Azure Machine Learning logs metrics for every experiment, and you can use these metrics to evaluate the model’s performance.

Once you have deployed your model, training does not stop. You may get additional data, and you will need to train and evaluate the model. As was discussed earlier, building models is an iterative process. But it is not just iterative—it is an ongoing process. With Azure Machine Learning, you can create new versions of your model and then deploy a version to replace the existing deployed model. You can also revert to an older version of the model if the version you have deployed does not perform well with new data.

Many algorithms have parameters, known as hyperparameters, that you can set. Hyperparameters control how model training is done, which can have a significant impact on model accuracy. Azure Machine Learning has a module that allows for tuning hyperparameters by iterating multiple times with combinations of parameters to find the best fit model

With the K-means clustering algorithm, you can adjust the K, which is the target number of clusters you want the model to find. Increasing K increases the compute time and cost.


Azure Machine Learning contains a module that can split data into training and testing datasets. Once the model has been trained, you use the testing dataset to score the model.

The testing dataset contains data that was not used to train the model—data that is new to the model. You use the trained model to generate predictions for each row in the testing dataset. Azure Machine Learning enables visualization of the results from scoring, as shown in Figure 2-40 for a regression model using our student dataset and using the hours studied as a single feature and the score as the label.


FIGURE 2-40 Score results for regression

In the results, you can see that the prediction (the scored label) for the first two rows is close to the actual score, but the other two rows are showing higher residual errors. The third row has a predicted score of 649, but the actual score was 500; the fourth row has a predicted score of 670, but the actual score was 623.

Figure 2-41 shows the scores for a classification model using our student dataset and using the hours studied and completed labs as features and pass as the label.


FIGURE 2-41 Score results for classification

In the results, you can see that the prediction (the scored label) for the first three rows is correct. The first row is a true negative, with the actual and prediction both false with a probability of 50%. The second row is a true positive, with the actual and prediction both true with a probability of 100%. The third row is a true negative, with the actual and prediction both false, but with a probability of only 37.5%. The fourth row is a false positive, with the actual being a fail but the model predicting a pass.

Once you have scored your model, you use the scores to generate metrics to evaluate the model’s performance and how good the predictions of the model are.

The sequence of the tasks when building a model is shown in Figure 2-42.

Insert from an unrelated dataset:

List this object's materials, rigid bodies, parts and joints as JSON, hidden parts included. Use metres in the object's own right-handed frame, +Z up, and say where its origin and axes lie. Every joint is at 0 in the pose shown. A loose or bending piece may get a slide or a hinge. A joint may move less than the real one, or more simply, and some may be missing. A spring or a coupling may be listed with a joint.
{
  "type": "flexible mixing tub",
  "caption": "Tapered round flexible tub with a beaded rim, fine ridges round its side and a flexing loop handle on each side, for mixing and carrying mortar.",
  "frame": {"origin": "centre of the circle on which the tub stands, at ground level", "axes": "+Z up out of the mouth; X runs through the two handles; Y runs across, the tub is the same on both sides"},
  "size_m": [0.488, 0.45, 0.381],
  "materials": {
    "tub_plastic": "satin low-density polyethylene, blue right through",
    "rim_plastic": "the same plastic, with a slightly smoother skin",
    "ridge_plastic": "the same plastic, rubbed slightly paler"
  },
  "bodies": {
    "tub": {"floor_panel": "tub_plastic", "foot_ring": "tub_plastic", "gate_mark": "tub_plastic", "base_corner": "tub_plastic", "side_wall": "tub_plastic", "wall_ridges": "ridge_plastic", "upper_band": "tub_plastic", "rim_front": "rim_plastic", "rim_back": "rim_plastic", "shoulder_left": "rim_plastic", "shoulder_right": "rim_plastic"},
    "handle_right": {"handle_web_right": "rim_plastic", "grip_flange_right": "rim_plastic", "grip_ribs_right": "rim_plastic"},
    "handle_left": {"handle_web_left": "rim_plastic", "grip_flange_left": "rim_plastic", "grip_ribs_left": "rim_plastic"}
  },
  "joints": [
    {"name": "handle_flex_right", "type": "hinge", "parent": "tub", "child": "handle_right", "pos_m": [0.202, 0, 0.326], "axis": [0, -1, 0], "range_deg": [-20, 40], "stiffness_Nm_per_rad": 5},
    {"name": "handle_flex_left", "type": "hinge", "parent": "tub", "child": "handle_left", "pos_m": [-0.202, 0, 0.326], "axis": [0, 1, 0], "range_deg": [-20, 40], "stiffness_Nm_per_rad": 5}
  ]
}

FIGURE 2-42 Sequence of model-building tasks


Evaluation is the process of measuring the accuracy of a trained model. A set of metrics is used to measure how accurate the predictions of the model are. Evaluation is a key part of the building of your model.

Azure Machine Learning generates metrics for each experiment. You can view these metrics to evaluate your model’s performance (as shown previously in Figure 2-42) for a regression model using our student dataset, with the hours studied as a single feature and the score as the label, as shown in Figure 2-43.

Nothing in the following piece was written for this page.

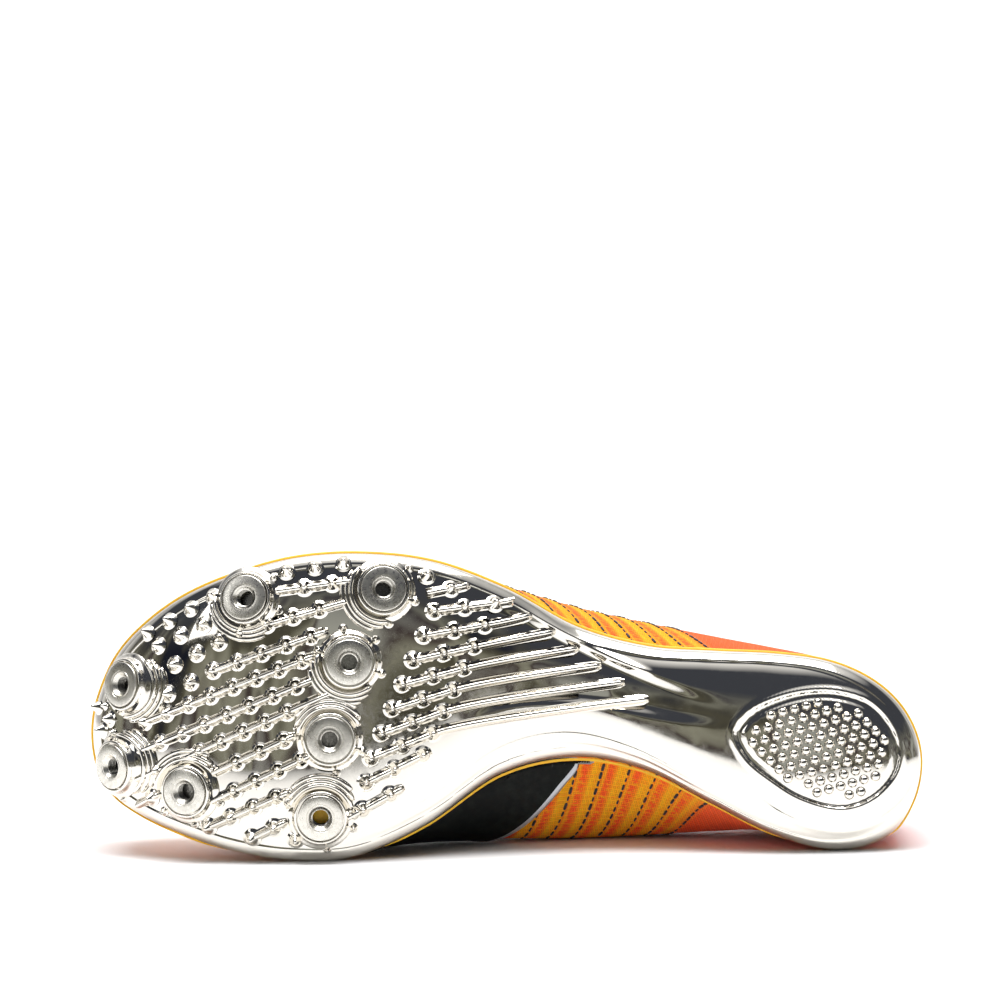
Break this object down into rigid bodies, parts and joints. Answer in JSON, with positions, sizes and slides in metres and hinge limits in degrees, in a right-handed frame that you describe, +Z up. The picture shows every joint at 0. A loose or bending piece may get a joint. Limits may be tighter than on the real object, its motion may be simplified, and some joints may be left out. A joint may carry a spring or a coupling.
{
  "type": "sprint spike shoe",
  "caption": "Left sprint spike shoe with a mirror-plated studded sole, empty spike seats and a knit upper, lying on its inner side with the sole to the front",
  "frame": {"origin": "Bottom centre of the bounding box of the shoe as it lies", "axes": "The shoe lies on its inner side: the toe points to -X, the sole faces -Y and a little up, the outer side is +Z up"},
  "size_m": [0.271, 0.0966, 0.0977],
  "materials": {
    "plated_plate": "polished",
    "socket_metal": "satin",
    "midsole_foam": "matte",
    "insole_cloth": "matte",
    "knit": "matte",
    "tongue_cloth": "matte",
    "panel_film": "matte",
    "lace_cord": "matte"
  },
  "bodies": {
    "root": {"spike_plate": "plated_plate", "spike_socket_1": "socket_metal", "spike_socket_2": "socket_metal", "spike_socket_3": "socket_metal", "spike_socket_4": "socket_metal", "spike_socket_5": "socket_metal", "spike_socket_6": "socket_metal", "spike_socket_7": "socket_metal", "spike_socket_8": "socket_metal", "midsole": "midsole_foam", "insole": "insole_cloth", "upper": "knit", "tongue": "tongue_cloth", "side_panel": "panel_film", "lace": "lace_cord"}
  },
  "joints": []
}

FIGURE 2-43 Metrics for a regression model

As you can see from these metrics, this model does not perform well with high error values and a low coefficient of determination. We will need to select additional features and train the model to see if we can create a better performing model.

Figure 2-44 shows the metrics for a classification model using our student dataset and using the hours studied and completed labs as features and pass as the label.


FIGURE 2-44 Metrics for a classification model

As you can see from these metrics, with a threshold set to 50%, the model is only 50% accurate with a precision of 33%. We will need to add additional data, use a different algorithm or perform feature engineering, and train the model to see if we can create a better performing model.

Earlier in the chapter, we discussed bias in the dataset, where the algorithm is unable to separate the true signal from the noise. This is often caused by the dataset used for training. If we have used a split of the same dataset for scoring and evaluating, then the model may appear to perform well but does not generalize—in other words, it does not predict well with new unseen data.

This is one of the most common problems with machine learning and is known as overfitting. Overfitting means that the model does not generalize well from training data to unseen data, especially data that is unlike the training data. Common causes are bias in the training data or too many features selected, meaning the model cannot distinguish between the signal and the noise.

One way to avoid overfitting is to perform cross validation. In cross validation, a dataset is repeatedly split into a training dataset and a validation dataset. Each split is used to train and test the model. Cross-validation evaluates both the dataset and the model, and it provides an idea of how representative the dataset is and how sensitive the model is to variations in input data.

Describe model deployment and management

Azure Machine Learning allows you to create and manage versions of your model and then choose which version of a model to deploy so that applications can use the model to make predictions.

In machine learning, inferencing refers to the use of a trained model to make predictions for new unseen data. A machine learning model can be used for:

  • Real-time   For individual or small numbers of data observations.

  • Batch   For large volumes of data.

For batch inference processing, you create a pipeline that includes steps to load the input data, load the model, predict labels, and write the results to a datastore, normally to a file or to a database.

For real-time processing, the model is deployed as a web service that enables applications to request via http.

If you have used a pipeline to build your model, you can create an inference pipeline that performs the same steps for new data input, not the sample data used in training. You can publish the inference pipeline as a web service. A real-time inference pipeline must have at least one Web Service Input module and one Web Service Output module. The Web Service Input module is normally the first step in the pipeline. The pipeline performs the same steps for new data input. The Web Service Output module is normally the final step in the pipeline.

In Azure Machine Learning, when you publish a real-time inferencing model, you deploy the model as a web service running in a Docker container. There are three ways you can deploy the container:

  • Azure Kubernetes Service (AKS) cluster   AKS is Microsoft’s implementation of Kubernetes and is used to run highly scalable real-time interference as a web service for production.

  • Azure Container Instance (ACI)   ACI is used to run a single Docker container. You can use this to expose your prediction model as a web service for testing and low-volume production scenarios.

  • IoT Edge   Azure IoT Edge supports the running of containers containing machine learning models on small devices, reducing the need for network traffic and reducing latency.

You can also use ONNX (Open Neural Network Exchange) to export your model and deploy it on other platforms, such as on a mobile device.